#### THE TASK
The data must be returned in full and exactly as given.

#### STORED DATA

========================================

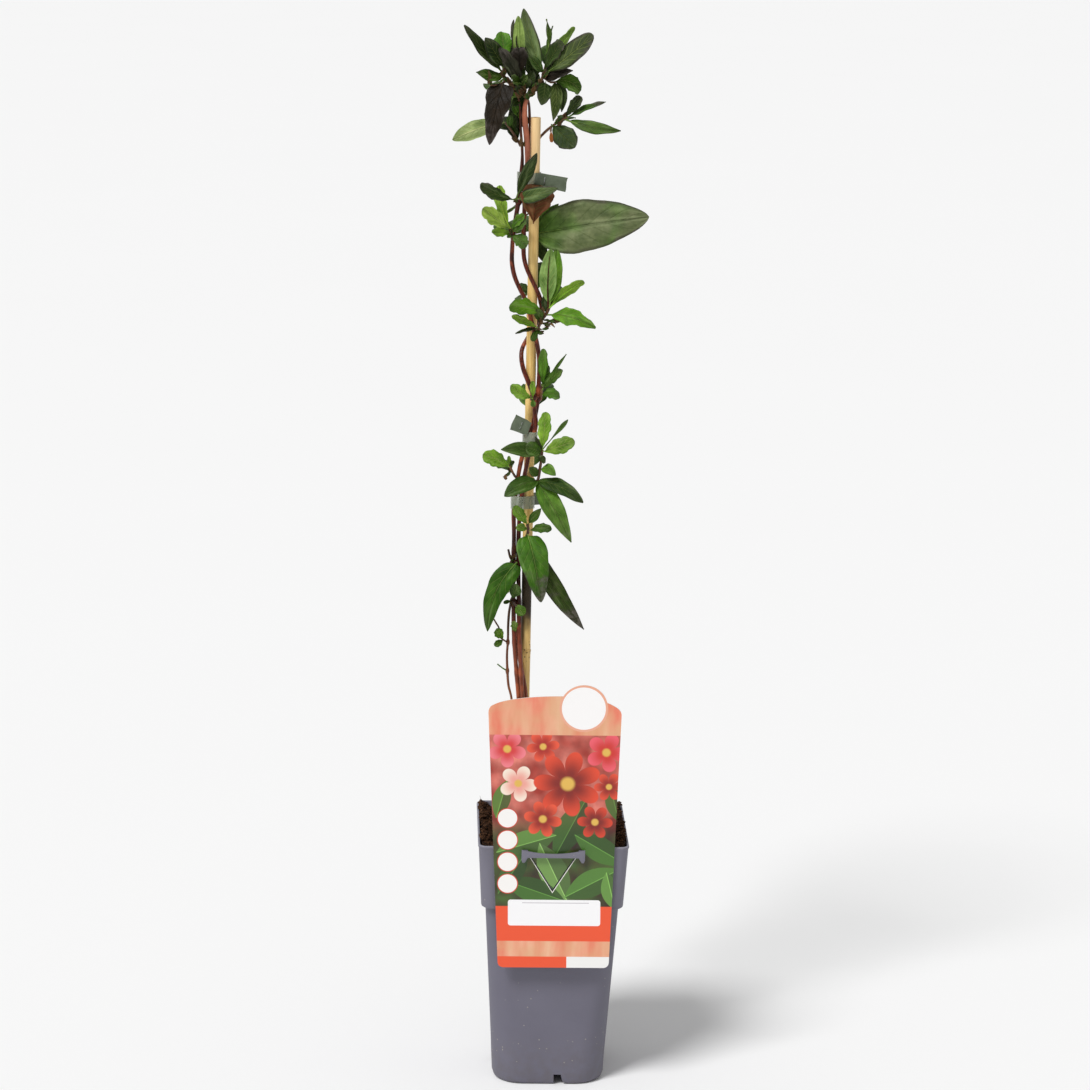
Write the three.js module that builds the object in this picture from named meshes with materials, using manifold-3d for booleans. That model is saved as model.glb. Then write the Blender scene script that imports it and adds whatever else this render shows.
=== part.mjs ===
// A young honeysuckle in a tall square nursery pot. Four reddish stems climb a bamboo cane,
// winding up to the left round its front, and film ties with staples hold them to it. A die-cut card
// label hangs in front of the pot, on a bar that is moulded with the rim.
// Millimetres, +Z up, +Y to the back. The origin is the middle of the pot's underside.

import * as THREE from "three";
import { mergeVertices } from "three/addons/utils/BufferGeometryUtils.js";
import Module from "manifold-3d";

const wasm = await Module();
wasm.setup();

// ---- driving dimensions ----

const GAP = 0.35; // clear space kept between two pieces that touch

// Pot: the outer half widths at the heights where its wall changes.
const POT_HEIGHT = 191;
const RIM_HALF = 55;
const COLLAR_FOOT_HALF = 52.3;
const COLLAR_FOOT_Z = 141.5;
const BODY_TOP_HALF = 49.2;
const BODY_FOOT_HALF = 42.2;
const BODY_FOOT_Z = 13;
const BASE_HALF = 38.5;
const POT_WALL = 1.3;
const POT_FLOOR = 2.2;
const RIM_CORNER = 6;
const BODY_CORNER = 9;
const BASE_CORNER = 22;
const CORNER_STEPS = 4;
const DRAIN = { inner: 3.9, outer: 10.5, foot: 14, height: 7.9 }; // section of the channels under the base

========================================

#### CORRECT OUTPUT
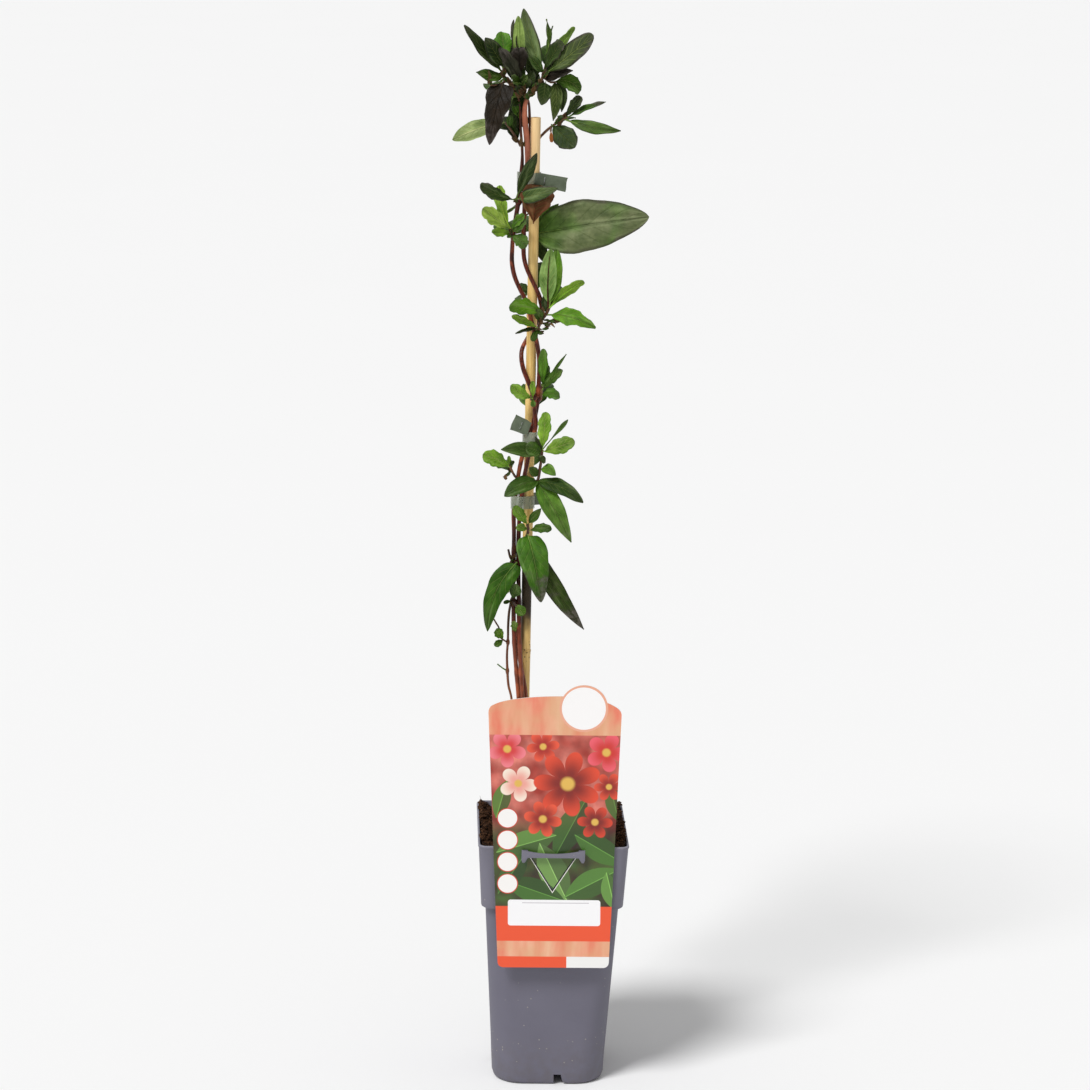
Write the three.js module that builds the object in this picture from named meshes with materials, using manifold-3d for booleans. That model is saved as model.glb. Then write the Blender scene script that imports it and adds whatever else this render shows.
=== part.mjs ===
// A young honeysuckle in a tall square nursery pot. Four reddish stems climb a bamboo cane,
// winding up to the left round its front, and film ties with staples hold them to it. A die-cut card
// label hangs in front of the pot, on a bar that is moulded with the rim.
// Millimetres, +Z up, +Y to the back. The origin is the middle of the pot's underside.

import * as THREE from "three";
import { mergeVertices } from "three/addons/utils/BufferGeometryUtils.js";
import Module from "manifold-3d";

const wasm = await Module();
wasm.setup();

// ---- driving dimensions ----

const GAP = 0.35; // clear space kept between two pieces that touch

// Pot: the outer half widths at the heights where its wall changes.
const POT_HEIGHT = 191;
const RIM_HALF = 55;
const COLLAR_FOOT_HALF = 52.3;
const COLLAR_FOOT_Z = 141.5;
const BODY_TOP_HALF = 49.2;
const BODY_FOOT_HALF = 42.2;
const BODY_FOOT_Z = 13;
const BASE_HALF = 38.5;
const POT_WALL = 1.3;
const POT_FLOOR = 2.2;
const RIM_CORNER = 6;
const BODY_CORNER = 9;
const BASE_CORNER = 22;
const CORNER_STEPS = 4;
const DRAIN = { inner: 3.9, outer: 10.5, foot: 14, height: 7.9 }; // section of the channels under the base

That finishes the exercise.